Depending on your need, you could use off-the-shelf software solutions available. But they may not be able to accommodate the way your business works. So, using them will likely force you to make operational changes you’d likely prefer not to make.
This problem is why many businesses choose to develop custom software that fits their businesses exactly. (Full disclosure, that’s what SPARK does. We build fully custom software with medium size businesses that can work exactly as you need it too.)
If you’re new to custom software, check out our comprehensive guide to the pros and cons of off-the-shelf software and custom software (which is beyond the scope of this article.) It’ll help you decide what approach is best for your business.)
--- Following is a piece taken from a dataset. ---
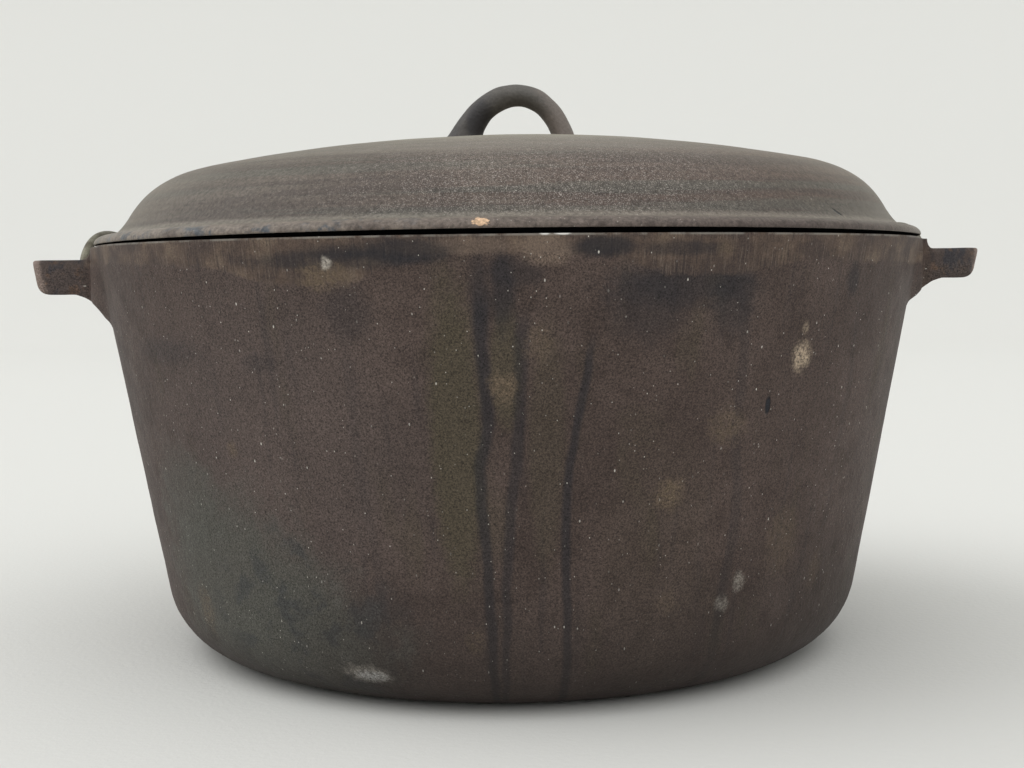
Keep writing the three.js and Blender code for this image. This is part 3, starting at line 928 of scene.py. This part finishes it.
def grain_and_base_shade(paint, colour, band):
    """Fine grain, weaker on the machined band, and painted shade towards the base, which reaches less high
    at the left.
    """
    fine = paint.noise(0.7, 3, 0.85, 8)
    contrast = paint.minus(4.6, paint.times(band, 2.2))
    grain = paint.add(paint.swing(fine, contrast), 1.02)
    colour = paint.shade(colour, grain)
    # Painted shade towards the base, reaching higher except at the left
    low = paint.times(paint.step(paint.z, 28, 5), 0.95)
    high = paint.times(paint.step(paint.z, 70, 4), paint.step(paint.round, -135, -60))
    return paint.lay(colour, BASE_SHADE, 0.62, paint.math("MAXIMUM", low, high))


def rim_wear_and_highlight(paint, colour, ragged):
    """The rim's outer edge, pale in places with wear and a painted highlight, and nicked to bare iron in
    two.
    """
    # Wear and a painted highlight along the rim's outer edge
    on_edge = paint.step(paint.z, POT_H - 1.1, POT_H - 0.5)
    patchy = paint.step(paint.noise((9, 9, 1), 4, 0.7, 81, paint.wall), 0.38, 0.6)
    colour = paint.lay(colour, RIM_WEAR_AND_HIGHLIGHT, 0.5, paint.times(on_edge, patchy))
    return paint.spots(colour, BARE_IRON, RIM_NICKS, ragged, 0.4, 1.2)


def pot_outside():
    paint = Paint("pot_outside_iron")
    broad = paint.noise(42, 3, 0.55)
    middle = paint.noise(11, 3, 0.6, 3)
    ragged = paint.noise(5, 5, 0.7, 12)
    scratch = paint.noise((0.7, 14, 1), 2, 0.7, 40, paint.wall)
    band = band_mask(paint, ragged)
    colour = brown_wall(paint, broad, middle)
    colour = upright_streaks(paint, colour)
    colour = paint.spots(colour, OLIVE, OLIVE_STREAKS, ragged, 0.3, 0.7)
    colour = green_patch(paint, colour, middle)
    colour = paint.spots(colour, BLUE_BLACK, DARK_SMUDGES, ragged, 0.5, 1.1)
    colour = machined_band(paint, colour, band, scratch, ragged)
    colour = grease_runs(paint, colour)
    colour = pale_marks(paint, colour, ragged)
    colour = tab_rust_shade_and_light(paint, colour, ragged)
    nick = paint.spot((106, 120), (1.2, 3.2), ragged, 0.3, 0.6)
    colour = paint.blend(nick, colour, BLUE_BLACK)
    flecks = paint.math("MAXIMUM", paint.specks(paint.wall, 4.6, 0.38, 0.75, 2.5, 1.9),
                        paint.specks(paint.wall, 2, 0.24, 0.5, 9.5, 1.5))
    colour = paint.blend(flecks, colour, FLECK)
    colour = grain_and_base_shade(paint, colour, band)
    colour = rim_wear_and_highlight(paint, colour, ragged)
    rough = paint.add(paint.times(middle, 0.22), 0.5)
    pebble = paint.noise(1.9, 3, 0.55, 50)
    lumps = paint.noise(6, 2, 0.5, 55)
    cast = paint.add(paint.times(pebble, 0.6), paint.times(lumps, 0.6))
    cast = paint.add(cast, paint.times(flecks, 0.3))
    cast = paint.times(cast, paint.minus(1, paint.times(band, 0.7)))
    ground = paint.times(paint.times(scratch, 0.16), band)
    height = paint.minus(paint.add(cast, ground), paint.times(nick, 1.5))
    return paint.finish(colour, rough, height, 0.55, 0.22)


def pot_inside():
    paint = Paint("pot_inside_iron")
    middle = paint.noise(14, 3, 0.6)
    colour = paint.blend(paint.step(middle, 0.35, 0.7), INSIDE_DARK, INSIDE_BROWN)
    turned = paint.join(paint.times(paint.x, 0.02), paint.z, paint.radius)
    rings = paint.noise((1, 1.2, 1.2), 2, place=turned)
    colour = paint.cover(colour, INSIDE_RING, 0.4, rings, 0.5, 0.7)
    rough = paint.add(paint.times(middle, 0.25), 0.34)
    height = paint.add(paint.noise(2.2, 3, 0.5, 7), paint.times(rings, 0.25))
    return paint.finish(colour, rough, height, 0.3)


# Colours of the lid
LID_OLIVE = (0.107, 0.089, 0.074)
LID_GREEN = (0.088, 0.09, 0.076)
LID_BROWN = (0.09, 0.064, 0.053)
LID_DARK = (0.052, 0.039, 0.035)
LID_SPECK = (0.42, 0.38, 0.35)
LID_DUST = (0.5, 0.46, 0.42)
# Dust and painted sheen on the crown
CROWN_DUST_AND_SHEEN = (0.27, 0.25, 0.195)
# Wear and a painted highlight round the foot of the dome
FOOT_WEAR_AND_HIGHLIGHT = (0.24, 0.22, 0.185)
FLANGE = (0.205, 0.17, 0.145)
FLANGE_DARK = (0.085, 0.066, 0.06)
FLANGE_BLUE = (0.075, 0.083, 0.095)
CHIP = (0.62, 0.42, 0.27)
LID_UNDER_DARK = (0.02, 0.018, 0.017)
LID_UNDER_BROWN = (0.045, 0.036, 0.03)
LOOP_DARK = (0.026, 0.022, 0.021)
LOOP_GREY = (0.062, 0.055, 0.05)
LOOP_SHADE = (0.012, 0.01, 0.012)
LOOP_WORN = (0.13, 0.12, 0.105)
LOOP_BROWN = (0.19, 0.155, 0.135)
SHEEN = (1, 0.94, 0.76)


def dome_colour(paint, rings, band, broad, middle):
    """Olive at the left and brown at the right, with rings of darker and greener iron."""
    leftward = paint.step(paint.add(paint.x, paint.times(broad, 120)), 130, -60)
    colour = paint.blend(leftward, LID_BROWN, LID_OLIVE)
    colour = paint.cover(colour, LID_DARK, 0.6, band, 0.44, 0.6)
    colour = paint.cover(colour, LID_GREEN, 0.5, paint.noise((5, 6, 9), 3, 0.6, 31, rings), 0.5, 0.62)
    colour = paint.cover(colour, LID_DARK, 0.3, broad, 0.5, 0.7)
    return paint.cover(colour, LID_OLIVE, 0.28, middle, 0.5, 0.7)


def dome_dust_and_light(paint, colour, rings, centre):
    """Pale specks, most of them in the centre of the front, dust and painted sheen on the crown, and wear
    and a painted highlight round the foot.
    """
    speck = paint.step(paint.noise(0.42, 1, 0.6, 20), 0.5, 0.68)
    share = paint.add(paint.times(centre, 0.42), 0.1)
    colour = paint.blend(paint.times(speck, share), colour, LID_SPECK)
    # Dust and painted sheen on the crown
    wisps = paint.noise((5, 4, 7), 3, 0.6, 15, rings)
    crown = paint.add(paint.radius, paint.times(wisps, 55))
    colour = paint.cover(colour, CROWN_DUST_AND_SHEEN, 0.6, crown, 165, 95)
    # Wear and a painted highlight round the foot of the dome
    from_foot = paint.math("ABSOLUTE", paint.minus(paint.radius, FOOT_R + 1.2))
    return paint.cover(colour, FOOT_WEAR_AND_HIGHLIGHT, 0.5, from_foot, 2.2, 0.4)


def flange_wear(paint, colour, middle, ragged):
    """The flange: light and bluish at the left, dark at the right, and chipped in front."""
    flange = paint.step(paint.radius, FOOT_R + 2.5, FOOT_R + 4.5)
    across = paint.blend(paint.step(paint.x, 150, -150), FLANGE_DARK, FLANGE)
    colour = paint.lay(colour, across, 0.8, flange)
    left = paint.times(flange, paint.step(paint.x, -10, -70))
    blue = paint.times(left, paint.step(ragged, 0.5, 0.66))
    colour = paint.blend(blue, colour, FLANGE_BLUE)
    dark = paint.times(flange, paint.times(paint.step(middle, 0.45, 0.7), 0.6))
    colour = paint.blend(dark, colour, LID_DARK)
    torn = paint.noise(1.8, 4, 0.7, 27)
    chip = paint.spot((-8.7, POT_H + 4.3), (2.6, 1.4), torn, 0.15, 3.2)
    return paint.blend(paint.times(chip, flange), colour, CHIP)


def lid_crack(paint, ragged):
    """1 in the short slanting crack at the right of the dome."""
    slanted = paint.join(paint.add(paint.round, paint.z), paint.z)
    return paint.spot((148 + POT_H + 8.5, POT_H + 8.5), (1.1, 1.4), ragged, 0.3, 0.6, slanted)


def lid_outside():
    paint = Paint("lid_outside_iron")
    # Noise is drawn out along the circles that the dome was turned or scoured in
    rings = paint.join(paint.times(paint.x, 0.03), paint.z, paint.radius)
    broad = paint.noise(45, 3, 0.55, 2)
    band = paint.noise((4, 5, 7), 3, 0.55, 6, rings)
    middle = paint.noise(9, 3, 0.6, 4)
    fine = paint.noise(1.5, 3, 0.7, 8)
    ragged = paint.noise(6, 4, 0.65, 12)
    centre = paint.spot((22, POT_H + 25), (75, 26), middle, 0.6, 0.8)
    crack = lid_crack(paint, ragged)
    colour = dome_colour(paint, rings, band, broad, middle)
    colour = dome_dust_and_light(paint, colour, rings, centre)
    colour = flange_wear(paint, colour, middle, ragged)
    colour = paint.blend(crack, colour, BLUE_BLACK)
    colour = paint.lay(colour, PALE, 0.7, paint.specks(paint.place, 4.5, 0.4, 0.2, 4.5))
    dust = paint.times(paint.specks(paint.place, 1.7, 0.34, 0.75, 3.5), centre)
    colour = paint.lay(colour, LID_DUST, 0.8, dust)
    colour = paint.shade(colour, paint.add(paint.times(fine, 2.2), -0.1))
    rough = paint.add(paint.times(middle, 0.2), 0.4)
    height = paint.add(paint.times(fine, 0.5), paint.times(band, 0.25))
    height = paint.minus(height, paint.times(crack, 1.2))
    paint.fill(paint.shader, {"Sheen Weight": 0.2, "Sheen Roughness": 0.35, "Sheen Tint": SHEEN})
    return paint.finish(colour, rough, height, 0.4, 0.22)


def lid_inside():
    paint = Paint("lid_inside_iron")
    middle = paint.noise(12, 3, 0.6, 5)
    colour = paint.blend(paint.step(middle, 0.35, 0.7), LID_UNDER_DARK, LID_UNDER_BROWN)
    rough = paint.add(paint.times(middle, 0.25), 0.36)
    return paint.finish(colour, rough, paint.noise(2, 3, 0.5, 7), 0.35)


# Near black: painted shade in the gap between lid and rim
GAP_SHADE_BLACK = (0.004, 0.004, 0.004, 1)


def painted_gap_shade():
    """Black, matt painted shade in the gap where the lid meets the rim."""
    material = bpy.data.materials.new("painted_gap_shade")
    material.use_nodes = True
    shader = material.node_tree.nodes["Principled BSDF"]
    shader.inputs["Base Color"].default_value = GAP_SHADE_BLACK
    shader.inputs["Roughness"].default_value = 0.95
    shader.inputs["Specular IOR Level"].default_value = 0.04
    return material


def loop_iron():
    """Dark iron, shaded inside its left leg and worn lighter towards the right."""
    paint = Paint("lid_loop_iron")
    middle = paint.noise(8, 3, 0.6, 5)
    fine = paint.noise(1.2, 2, 0.6, 8)
    colour = paint.blend(paint.step(middle, 0.35, 0.7), LOOP_DARK, LOOP_GREY)
    upright = paint.join(paint.x, paint.z)
    under = paint.spot((-12, POT_H + 58), (7, 10), middle, 0.3, 0.6, upright)
    colour = paint.lay(colour, LOOP_SHADE, 0.8, under)
    lean = paint.add(paint.x, paint.times(middle, 14))
    colour = paint.cover(colour, LOOP_WORN, 0.5, lean, -8, 10)
    colour = paint.cover(colour, LOOP_BROWN, 0.7, lean, 16, 32)
    colour = paint.shade(colour, paint.add(paint.times(fine, 0.7), 0.65))
    rough = paint.add(paint.times(middle, 0.2), 0.42)
    return paint.finish(colour, rough, paint.add(fine, paint.times(middle, 0.8)), 0.3, 0.5)


WIRE_PALE = (0.2, 0.19, 0.145)
WIRE_BROWN = (0.1, 0.088, 0.065)
WIRE_RUST = (0.07, 0.045, 0.028)


def wire_steel():
    paint = Paint("bail_steel")
    middle = paint.noise(7, 3, 0.6, 5)
    fine = paint.noise(0.8, 2, 0.6, 8)
    colour = paint.blend(paint.step(middle, 0.4, 0.65), WIRE_PALE, WIRE_BROWN)
    colour = paint.cover(colour, WIRE_RUST, 0.5, fine, 0.55, 0.7)
    paint.fill(paint.shader, {"Metallic": 0.55})
    rough = paint.add(paint.times(middle, 0.25), 0.36)
    return paint.finish(colour, rough, fine, 0.12)


# ---- Stage and light

SWEEP_NEAR = -5200
SWEEP_CURVE_Y = 2600
SWEEP_CURVE_R = 1500
SWEEP_TOP = 6000
SWEEP_HALF_W = 5200
SWEEP_STEPS = 24
# The cloth is painted lighter up the wall than on the floor: painted light
CLOTH_LOW = (0.69, 0.69, 0.67)
CLOTH_HIGH_LIT = (0.78, 0.78, 0.76)
CLOTH_FADE_HEIGHT = 1300


def pale_cloth():
    paint = Paint("pale_cloth")
    # Painted light: the cloth grows lighter with height
    colour = paint.blend(paint.step(paint.z, 0, CLOTH_FADE_HEIGHT), CLOTH_LOW, CLOTH_HIGH_LIT)
    return paint.finish(colour, 0.95, paint.noise(3, 2, 0.6, 5), 0.2, 0.1)


def add_stage():
    """A pale cloth sweep: a level floor that curves up into a wall behind."""
    section = [(SWEEP_NEAR, 0)] + line((SWEEP_NEAR, 0), (SWEEP_CURVE_Y, 0), SWEEP_STEPS)
    section += arc((SWEEP_CURVE_Y, SWEEP_CURVE_R), SWEEP_CURVE_R, -RIGHT_ANGLE, 0, SWEEP_STEPS)[1:]
    section += line(section[-1], (SWEEP_CURVE_Y + SWEEP_CURVE_R, SWEEP_TOP), SWEEP_STEPS)
    across = np.linspace(-SWEEP_HALF_W, SWEEP_HALF_W, 2 * SWEEP_STEPS)
    vertices = [(x, y, z) for y, z in section for x in across]
    faces = []
    for low in range(0, len(vertices) - len(across), len(across)):
        high = low + len(across)
        faces += [(low + i, low + i + 1, high + i + 1, high + i) for i in range(len(across) - 1)]
    sweep = add_mesh("sweep", vertices, faces)
    sweep.data.shade_smooth()
    assign(sweep, [pale_cloth()])


def add_light(name, toward, spread_degrees, strength):
    """A far, broad light that shines from the given direction."""
    data = bpy.data.lights.new(name, "SUN")
    data.angle = math.radians(spread_degrees)
    data.energy = strength
    lamp = bpy.data.objects.new(name, data)
    lamp.location = toward
    lamp.rotation_euler = Vector(toward).to_track_quat("Z", "Y").to_euler()
    bpy.context.scene.collection.objects.link(lamp)


def add_world():
    """An even pale sky."""
    world = bpy.data.worlds.new("studio")
    world.use_nodes = True
    background = world.node_tree.nodes["Background"]
    background.inputs["Color"].default_value = (0.73, 0.735, 0.715, 1)
    background.inputs["Strength"].default_value = 0.93
    bpy.context.scene.world = world


def build():
    add_camera()
    # One black material paints shade into the gap between lid and rim
    gap_shade = painted_gap_shade()
    add_pot([pot_outside(), pot_inside(), gap_shade])
    add_lid([lid_outside(), lid_inside(), loop_iron(), gap_shade])
    add_bail(wire_steel())
    add_stage()
    add_world()
    add_light("window", (-0.8, 0.05, 0.7), 55, 0.95)
    add_light("ceiling", (0.12, -0.42, 0.9), 90, 1.05)
    bpy.context.scene.view_settings.view_transform = "Standard"


build()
5. Build and Implement the Workflow
When you’re ready, you can build and implement your automated workflow and start reaping its many benefits.
When you do so, be sure to roll it out in stages. Start by testing it with some key users to get their feedback. Incorporate their suggestions and iterate until it is ready to completely replace the old process.
Real-world Story: Faithful Companion
Pet cremation services provider Faithful Companion was growing fast and needed a new way to bring tens of thousands of monthly orders into a single digital flow. To improve efficiency, they wanted to ditch their paper ordering forms and update their manual and disconnected process.
SPARK collaborated with them to build a custom system to serve as the hub of their orders and automate the entire purchase and delivery processes. Here’s their new digital flow
- One system captures service and product orders from a custom portal
- It processes and manages the order fulfillment process
- Syncs to drag-and-drop driver assignments for delivery
- Processes consumer payments at delivery
- Alerts employees to specific actions needed to ensure completion of same-day delivery
They’ve increased their capacity and improved their service to customers in a difficult time.
Getting Started with Automation
Once businesses implement their first automated workflow, they realize there’s plenty of other opportunities too.